That 5,300-pound weight is the result of Touareg’s extremely stiff body shell – hike one tire up on a rock so the truck teeter-totters back and forth, and the sunroof will still slide back, the doors slam with a reassuring thunk and the power tailgate will motor open and close in a smooth ballet of technology. It also means that shocks can be firmed and spring rates increased without the body going jiggly, so Touareg echews the traditional SUV’s under-damped propensity to turn into a happy drinking bird in strong crosswinds, semi-trailer eddies and quick maneuvers.
Braking is, likewise, supremely confident. With 13″ vented discs front and rear, Touareg is able to haul itself down to a dead stop without undue drama or getting up on tiptoe – perfect for those times when, say, verifying that the air suspension hunkers down above 87mph and an asthmatic Peugeot 205, chuffing like an exhausted horse, scampers out from the shoulder without looking. The oversized brakes, in addition to the heavy curb weight and reinforced chassis, means that all Touaregs are rated to tow 7,716 pounds.
After seventy miles of avoiding city cars breathing hard in the right lane, we arrived at Les Comes, a 10th-century villa on the outskirts of Montserrat which, surviving a fire in 1986, turned its two square miles of craggy outcroppings into a playground for off-roaders. The conglomerate mountain rock could almost be from another planet, and it’s there we discovered that, unless you are truly brave, you’ll never learn the extent of the Touareg’s off-road development.
With the air suspension dialed to full height and the transfer case put into low gearing range, Touareg – on its all-season tires – climbed its way up mossy and wet stones; crawled lengthwise across 45-degree embankments that had us seeing trees out the sunroof and ambled its way down a 1/4 mile stretch of mountain face without touching the brakes as its hill-descent control maintained a steady 6mph. Touareg is almost too competent in this sense, so utterly capable of dominating whatever peeks over the hood that obstacles come and go without so much as a clammy palm, let alone a puckered sphincter.
As it sits, Touareg occupies a unique niche in the market – engineering fit for royalty at proletarian prices, with the ability to turn novice off-roaders’ ham fists into sirloins of pork. And people who can appreciate that something overbuilt for the trail is nigh indestructible in the suburbs are, in a nutshell, who Touareg is built for.

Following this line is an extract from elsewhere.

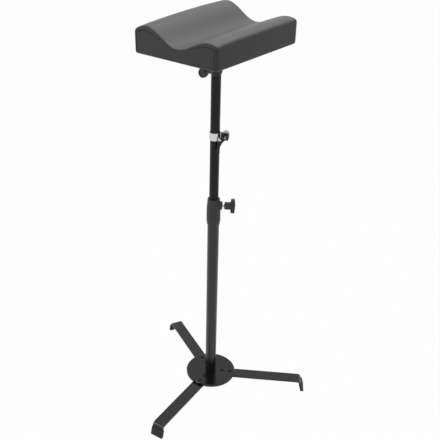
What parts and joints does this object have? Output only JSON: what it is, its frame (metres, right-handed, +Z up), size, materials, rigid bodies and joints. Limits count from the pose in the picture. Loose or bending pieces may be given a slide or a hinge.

As long as there are buyers who want something which is not merely adequate at its job, a vehicle which wasn’t sketched to meet the minimum requirements of a committee, which hasn’t been focus-grouped into inoffensive, underwhelming tedium, there will always be a market for Touareg. But with competition from car-based crossovers pressing down hard, the question remains as to whether or not enough of those buyers remain to keep the model afloat; and that might yet prove that there are some obstacles that not even Touareg can surmount.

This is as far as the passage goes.